**Written instruction**
The lines below are to be quoted exactly, from the first through the one that contains "bpy.context.scene.camera = camera".

**Supplied data**
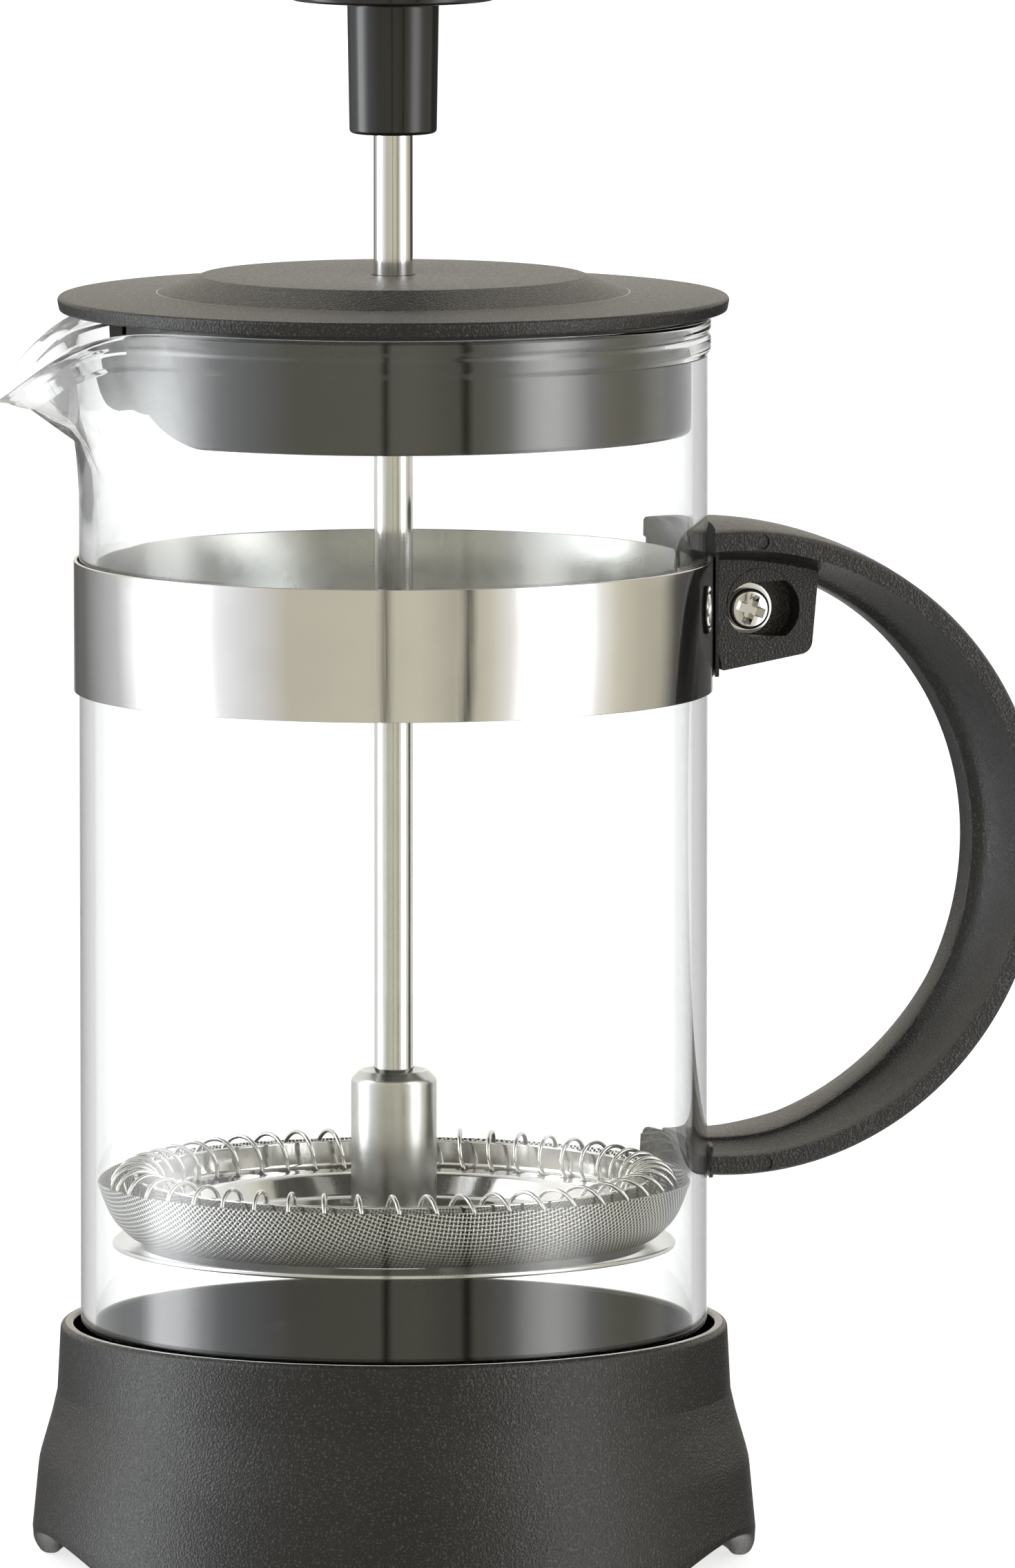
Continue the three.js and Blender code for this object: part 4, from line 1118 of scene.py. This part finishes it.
def add_camera():
    data = bpy.data.cameras.new("camera")
    data.lens = CAMERA_LENS
    data.sensor_width = 36
    data.clip_end = 100
    camera = bpy.data.objects.new("camera", data)
    bpy.context.scene.collection.objects.link(camera)
    away = TOWARDS * math.cos(CAMERA_ELEVATION) + Vector((0, 0, math.sin(CAMERA_ELEVATION)))
    camera.location = Vector((AXIS_X, 0, AIM_Z)) + RIGHT * AIM_RIGHT + away * CAMERA_DISTANCE
    camera.rotation_euler = away.to_track_quat("Z", "Y").to_euler()
    bpy.context.scene.camera = camera


def add_world():
    """White all round as seen directly, and mostly so through glass. As a light and in reflections, a room
    with a window on each side of the camera, a beige wall with two dark strips behind it, and dark corners
    behind the object. The room's brightnesses are fitted to the reflections in the photo."""
    warm = (1.0, 0.955, 0.78)
    plain = (1.0, 0.99, 0.97)
    cool = (0.96, 0.98, 1.0)
    scale = 6.0                         # the ramp holds brightnesses divided by this
    white_strength = 1.35
    # Degrees round the axis from the camera's side, brightness and tint.
    room = [
        (-180, 1.4, plain), (-175, 0.7, plain), (-167, 0.12, plain), (-148, 0.2, plain),
        (-134, 0.48, cool), (-118, 0.8, cool), (-107, 1.6, cool), (-98, 5.2, cool), (-86, 5.4, cool),
        (-76, 2.8, cool), (-67, 1.4, cool), (-57, 1.1, cool), (-47, 0.88, plain), (-38, 0.72, warm),
        (10, 0.8, warm), (22, 0.62, warm), (35, 0.8, warm), (44, 1.2, plain), (53, 3.0, plain),
        (62, 3.7, plain), (71, 2.7, plain), (80, 1.25, plain), (89, 0.88, warm), (100, 0.68, warm),
        (113, 0.6, warm), (123, 0.12, plain), (148, 0.07, plain), (166, 0.12, plain), (173, 0.9, plain),
        (180, 1.4, plain),
    ]
    world = bpy.data.worlds.new("studio")
    bpy.context.scene.world = world
    world.use_nodes = True
    graph = Graph(world.node_tree)
    direction = graph.node("ShaderNodeTexCoord").outputs["Generated"]

    def along(axis):
        made = graph.node("ShaderNodeVectorMath", operation="DOT_PRODUCT")
        graph.put(direction, made.inputs[0])
        made.inputs[1].default_value = axis
        return made.outputs["Value"]

    height = along((0, 0, 1))
    around = graph.math("ARCTAN2", along(RIGHT), along(TOWARDS))
    ramp = graph.node("ShaderNodeValToRGB")
    graph.put(graph.between(around, 0, 1, -math.pi, math.pi), ramp.inputs[0])
    elements = ramp.color_ramp.elements
    elements.remove(elements[1])
    for index, (degrees, brightness, tint) in enumerate(room):
        element = elements.new((degrees + 180) / 360) if index else elements[0]
        element.color = [brightness / scale * channel for channel in tint] + [1]
    colour = ramp.outputs[0]
    for degrees, half_width, depth in ((-2.5, 2.6, 0.8), (27.5, 3.2, 0.88)):
        off = graph.math("ABSOLUTE", graph.math("SUBTRACT", around, math.radians(degrees)))
        strip = graph.between(off, depth, 0, 0, math.radians(half_width))
        colour = graph.mix(strip, colour, (0, 0, 0, 1))
    sideways = graph.math("ABSOLUTE", around)
    above = graph.between(height, 0, 1, 0.02, 0.08)
    far_side = graph.between(sideways, 0, 1, math.radians(100), math.radians(122))
    backdrop = graph.math("MULTIPLY", above, far_side)
    colour = graph.mix(backdrop, colour, (0.95 / scale, 0.9 / scale, 0.8 / scale, 1))
    high_up = graph.between(height, 0, 1, 0.3, 0.5)
    raised = graph.math("MULTIPLY", high_up, graph.math("SUBTRACT", 1.0, backdrop))
    brighter = graph.node("ShaderNodeVectorMath", operation="SCALE")
    graph.put(colour, brighter.inputs[0])
    brighter.inputs["Scale"].default_value = 1.2
    colour = graph.mix(raised, colour, brighter.outputs[0])
    overhead = graph.between(height, 0, 1, 0.7, 0.86)
    colour = graph.mix(overhead, colour, (0.42 / scale, 0.41 / scale, 0.385 / scale, 1))
    underfoot = graph.between(height, 0, 1, -0.35, -0.8)
    colour = graph.mix(underfoot, colour, (0.7 / scale, 0.69 / scale, 0.66 / scale, 1))

    # How much a ray sees the white instead of the room. A straight ray comes out of glass with at most one
    # other bounce before it.
    side_share = 0.85
    edge_share = 0.6
    wall_surfaces = 4.5                 # straight through the beaker is four
    path = graph.node("ShaderNodeLightPath").outputs
    passed = graph.math("SUBTRACT", path["Ray Depth"], path["Transmission Depth"])
    bounced = graph.math("SUBTRACT", passed, 1.0, True)
    straight = graph.math("MULTIPLY", graph.math("SUBTRACT", 1.0, bounced), path["Is Transmission Ray"])
    behind = graph.between(sideways, 0, 1, math.radians(104), math.radians(120))
    before = graph.between(sideways, 1, 0, math.radians(50), math.radians(65))
    clear = graph.math("MULTIPLY", straight, graph.math("MAXIMUM", behind, before))
    in_wall = graph.math("LESS_THAN", path["Transmission Depth"], wall_surfaces)
    inner = graph.math("MULTIPLY", in_wall, path["Is Transmission Ray"])
    edge = graph.math("MULTIPLY", inner, graph.math("MULTIPLY", behind, edge_share))
    side = graph.math("MULTIPLY", straight, side_share)
    clear = graph.math("MAXIMUM", clear, graph.math("MAXIMUM", edge, side))
    white = graph.node("ShaderNodeBackground")
    white.inputs["Color"].default_value = (1, 1, 1, 1)
    white.inputs["Strength"].default_value = white_strength
    lit = graph.node("ShaderNodeBackground")
    graph.put(colour, lit.inputs["Color"])
    lit.inputs["Strength"].default_value = scale
    chosen = graph.node("ShaderNodeMixShader")
    graph.put(graph.math("MAXIMUM", clear, path["Is Camera Ray"]), chosen.inputs[0])
    graph.put(lit.outputs[0], chosen.inputs[1])
    graph.put(white.outputs[0], chosen.inputs[2])
    output = world.node_tree.nodes["World Output"]
    graph.put(chosen.outputs[0], output.inputs["Surface"])


def add_floor():
    """Pale floor, lit enough to stay nearly white under the object."""
    size = 30000
    shape = ([(-size, -size, 0), (size, -size, 0), (size, size, 0), (-size, size, 0)], [(0, 1, 2, 3)])
    floor = new_object("floor", shape)
    material, _, inputs, _ = shader("floor_white", Roughness=0.9, Base_Color=(0.5, 0.5, 0.5, 1))
    inputs["Emission Color"].default_value = (1, 1, 1, 1)
    inputs["Emission Strength"].default_value = 0.75
    floor.data.materials.append(material)
    floor.visible_glossy = False
    floor.visible_transmission = False


add_camera()
add_world()
add_floor()
bpy.context.scene.view_settings.view_transform = "Standard"
bpy.context.scene.cycles.max_bounces = 32
bpy.context.scene.cycles.transmission_bounces = 32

**Worked solution**
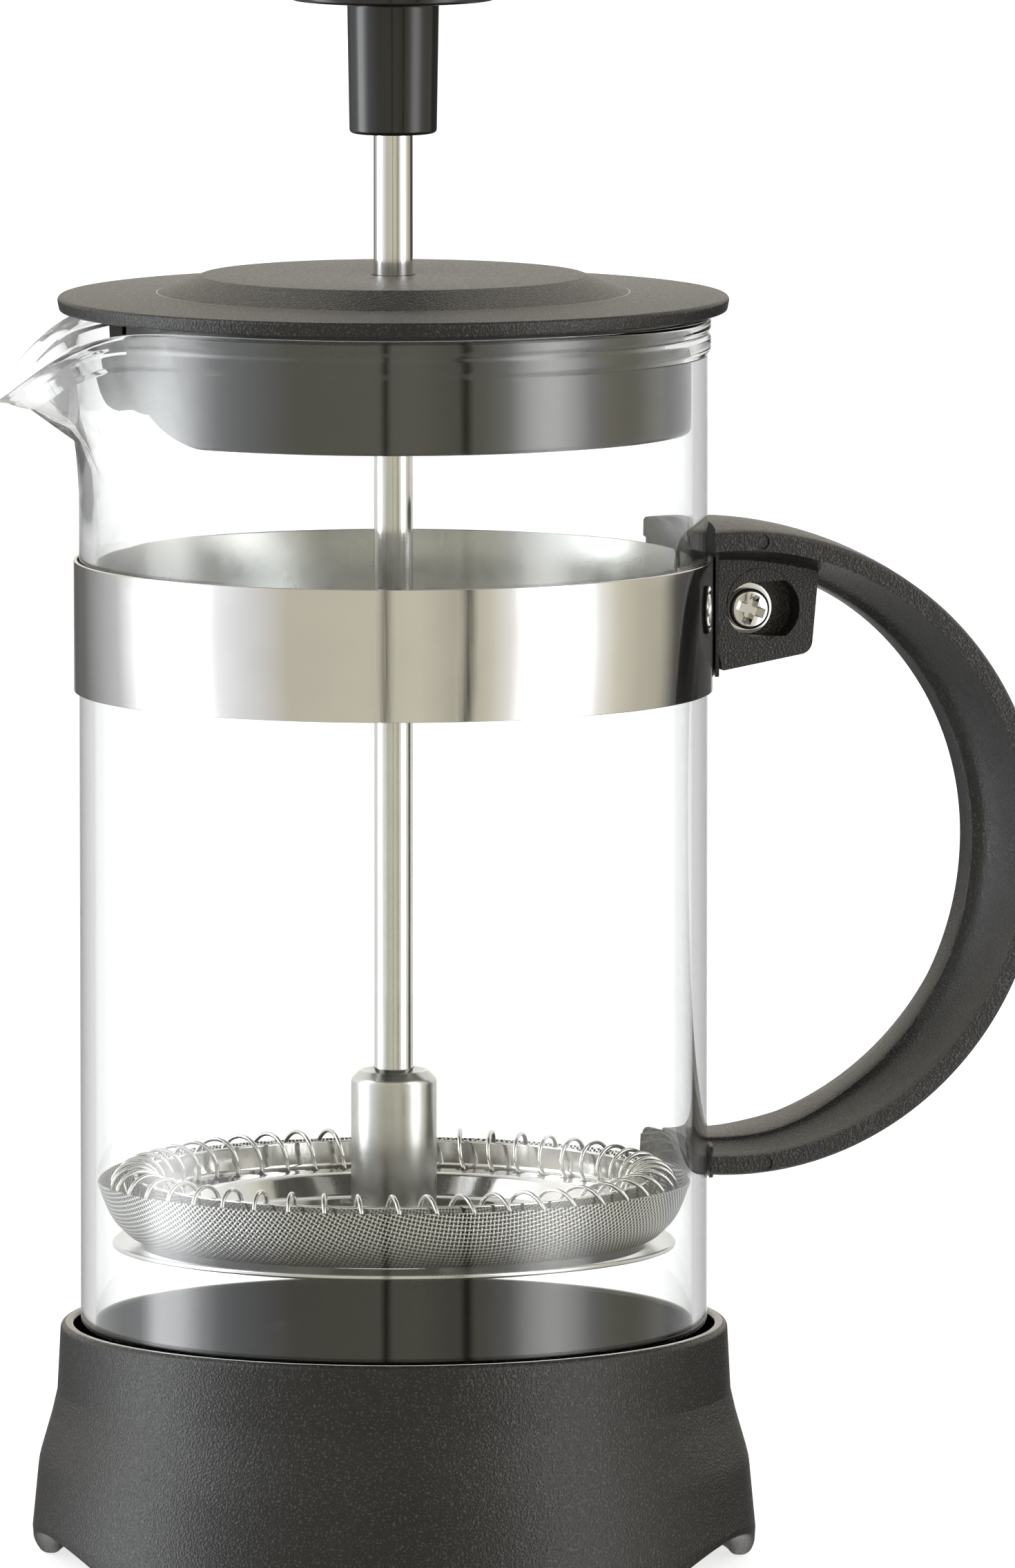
Continue the three.js and Blender code for this object: part 4, from line 1118 of scene.py. This part finishes it.
def add_camera():
    data = bpy.data.cameras.new("camera")
    data.lens = CAMERA_LENS
    data.sensor_width = 36
    data.clip_end = 100
    camera = bpy.data.objects.new("camera", data)
    bpy.context.scene.collection.objects.link(camera)
    away = TOWARDS * math.cos(CAMERA_ELEVATION) + Vector((0, 0, math.sin(CAMERA_ELEVATION)))
    camera.location = Vector((AXIS_X, 0, AIM_Z)) + RIGHT * AIM_RIGHT + away * CAMERA_DISTANCE
    camera.rotation_euler = away.to_track_quat("Z", "Y").to_euler()
    bpy.context.scene.camera = camera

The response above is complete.